Reflecting on my harsh realization that I’d never be Darcy Bussell, I also thought about the assumptions I made about performance. Right up until my involvement with PIPA, I’d never given a thought to the lives behind the magic: the individuals who created those moments that stay with us forever, and shape who we are.
I’d never thought about how parents make touring work, how carers manage the irregular hours, last minute schedules, ad hoc auditions and the sheer physical exhaustion that can come from creating great performance – for those both on and off stage.
And I’ll bet very few of those in any audience are wondering how stage workers on and off stage manage the challenges of both caring and making performance happen.
For dancers, the issues of parenting are particularly complex. There’s body image, physical strength, fatigue (and the physical dangers of working whilst fatigued) to reckon with, in addition to the issues faced by all workers in the performing arts: work/life balance, unsociable hours, unscheduled changes, last minute calls…
At the Barbican event, performers and management shared concerns and examples of the lengths dancers go to in order to hide pregnancy, for fear of missing roles, the sacrifice of family time to secure roles, the downplaying of family commitments, and need to be at rehearsals hours before classes start, for fear of looking less committed than non-carers. Most of these issues are by no means gender –specific, though clearly some issues affect female dancers disproportionately.
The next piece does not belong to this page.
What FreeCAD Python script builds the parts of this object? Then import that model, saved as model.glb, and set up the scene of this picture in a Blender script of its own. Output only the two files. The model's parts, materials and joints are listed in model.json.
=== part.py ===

So many stellar roles require female leads to play innocent, ingénues: how does this work at casting stage for those newly returned from maternity leave?
There is sterling work being done by UK Dance and others on dancers’ physical and mental wellbeing, and PIPA’s new dance partners are keen to explore what a more inclusive future might look like: for both the talent on-stage, and the magic-makers offstage.